The Passion of the Chrysler

Evangelism at the Motor Speedway

Patrick Donnelly

"When you're doing 180 heading into a curve, it's you and God," says the Rev. Joe Bubbico, explaining why there are few atheists in race cars. "You can either realize that, or you can get yourself into more trouble if you think you're on your own out there."


Bubbico visited the Las Vegas Motor Speedway last weekend to witness the pageantry, fervor and sometimes wretched excess of the world of NASCAR, and to spread the good word through his own passion, Racing With Jesus Ministries.


"Auto racing and God go together," he says. "Actually, God goes together with everything; we just don't realize it. God says, ‘You need me, and because you are my children and need me, I love you and want the best for you. If you want to go racing, fine—just don't forget me.'"


It would be hard to forget the Lord on a NASCAR weekend, thanks in part to the work of people like Bubbico and Tim Griffin, a chaplain with Motor Racing Outreach who ministers to NASCAR drivers as they snake their way across the country on the Nextel Cup circuit. Griffin presides over a Sunday morning chapel service, and takes it to a more personal level in one-on-one sessions on pit row just minutes before the race.


"As distracted as they can be by so much that revolves around this sport, one of the most meaningful things we do is pray with every driver before the race, and not one denies us," Griffin says. "It's a dangerous and challenging sport, and to have a moment of peace like that is important."


NASCAR is the fastest-growing sport in the U.S., and one might argue that evangelical Christianity is the pace car of American religions, so it stands to reason that some crossover between the two might be on display at the track each weekend. But those expecting to sniff out a cynical or self-serving virtue in NASCAR's religious—say, a high-octane version of Jimmy Swaggert, or Bill Frist hopped up on amphetamines and ethanol—would have their illusions shattered after a peek behind the curtain.


Griffin, with his ready smile and warm eyes (framed by coffee shop-cool specs), is no slick televangelist-wannabe. A boyish, soft-spoken servant of NASCAR and the Lord, he seems as happy to explain his ministry to an outsider as he is conducting Sunday chapel. Bubbico's an affable chap, a native New Yorker who apparently woke up talking and hasn't stopped since, a kindly uncle you look forward to seeing at the next family reunion. And Kyle Petty, son of racing legend Richard Petty and one of the drivers who regularly participates in the chapel service, offers thoughtful responses as he searches for the words to answer a reporter's question about why God, NASCAR and their rabid fan base make up a holy trinity of a whole other kind.


"Well, you can't fake your love for Christ," Petty begins in his slight North Carolina drawl. "Being a real Christian is not an act. It's either who you are, or not. And I think when you look at our fans, we're a real blue-collar, middle-class sport, and a lot of us are from the Bible Belt, and that's also who you are. When you talk about faith, I think the fans embrace that, and if they do, we're good witnesses. And if they don't embrace it, we pray that they will."

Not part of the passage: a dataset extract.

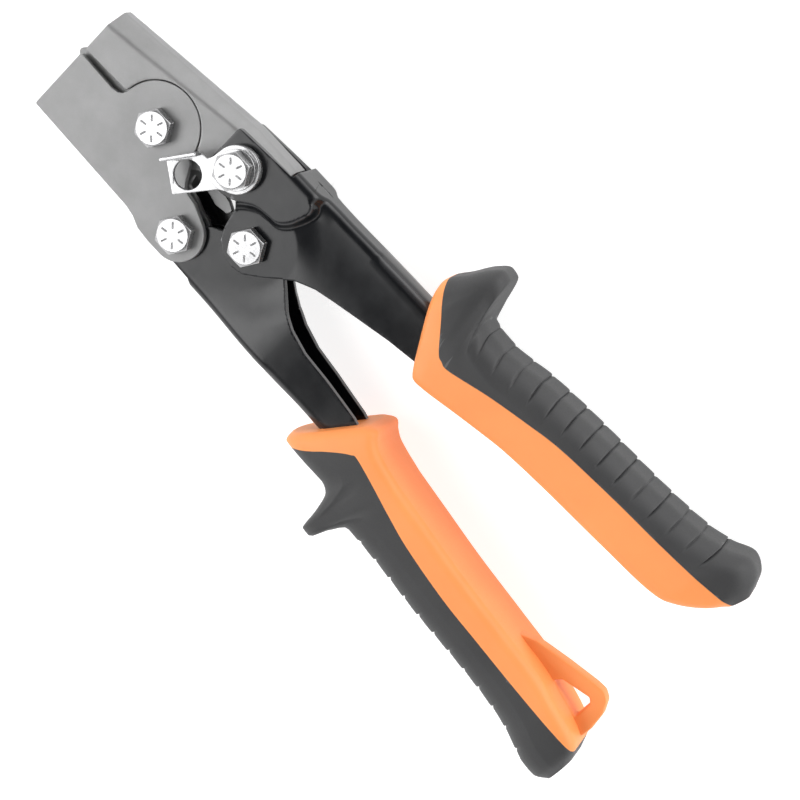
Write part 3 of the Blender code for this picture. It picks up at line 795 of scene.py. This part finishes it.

But it's not just Bible-Belt evangelicals in the NASCAR world. "A lot of guys are seekers," Griffin says. "Some have no church background at all, but they recognize a spiritual need in their life so they participate." Added Bubbico, who prays primarily with the pit crews and raceway officials, "I can always tell which guys are Catholic, because they bless themselves." And as a former Catholic and driver himself, Bubbico's got "track cred" with people across the racing spectrum. "I never said I was holier than anyone else, and they know that. We're all sinners—every one of us. We're born sinners, and we'll die sinners. It's just a matter of, if we'll die as forgiven sinners, or just sinners."


For some, that forgiveness begins at chapel, this week a 20-minute service held in a spare meeting room in the bowels of the LVMS. After a couple of gospel numbers led by Michael Murphy, a pastor at Henderson's Central Christian Church, Griffin read the first 18 verses of the Gospel of John, then told of how the famous baptizer was a humble witness to Christ's blessings, and a man who served the Lord in his moment of opportunity. He then linked the gospel to how the drivers can capture their own moment through focus and humility, and even tossed in a reference to Reese Witherspoon's acceptance speech at the recent Academy Awards, saying that like June Carter, we should all approach life "just tryin' to matter" on a daily basis.


Simple, and also perfectly suited to people who can see their lives flash before them whenever their car skids into a curve.


"Nobody's going to pull you out of that but God," Bubbico says. "Guys will get real religious in those moments, but it helps if you've already got a good foundation."